The prime minister congratulated the State Bank of Pakistan (SBP) for the way it "engaged overseas Pakistanis [and] the way remittances increased".
"Never before have remittances increased like this," he said, referring to the latest data by the SBP which showed that remittances from overseas Pakistanis during Dec 2020 rose by 16.2 per cent year-on-year to $2.436 billion, compared to $2.097b in December 2019, clocking in above $2b mark for the seventh consecutive month.
"It too is a big achievement of the SBP that our overseas Pakistanis who sent money through non-formal channels are now trying to send through formal channels."
The benefit of the increased remittances could be seen in how the country's current account had been in surplus for the last five months, the premier said, adding that the biggest benefit was a decrease in pressure on the rupee.

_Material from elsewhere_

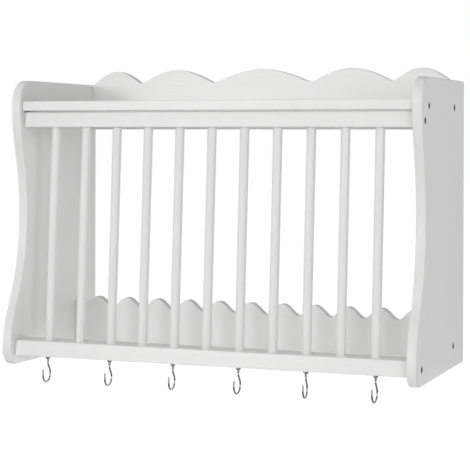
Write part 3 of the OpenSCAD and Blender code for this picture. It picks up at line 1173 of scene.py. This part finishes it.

"As soon as the current account is in deficit, and fewer dollars come into the country while more go out, there is pressure on the rupee and as the rupee depreciates, the whole society is affected."
The poor people were the ones most affected by this as import of everyday household items such as ghee and pulses became more costly. "It has an impact on everything."
"So [when] the current account went into surplus, it took off a lot of pressure from our rupee," the prime minister said, while appreciating the role of the SBP that he said had taken steps to encourage Pakistanis working overseas to send back money through formal channels.
"The effort of Raast is to boost our formal economy."
He once again congratulated the SBP and its governor, Dr Reza Baqir, saying they had to "think every day how we can bring the remittances through formal channels".
"This is a great challenge for you," he said while addressing Baqir and his team. "I pay tribute to you for what you have done till now."
The prime minister also thanked Queen Maxima of the Netherlands for "taking so much interest in Pakistan, in the wellbeing especially of women living in deprived areas", for wanting to increase financial inclusion and for also taking an interest in the Ehsaas programme.
He also thanked the Bill and Melinda Gates Foundation for their help to Pakistan, especially in the polio eradication programme.
The prime minister also thanked the British High Commission and the World Bank.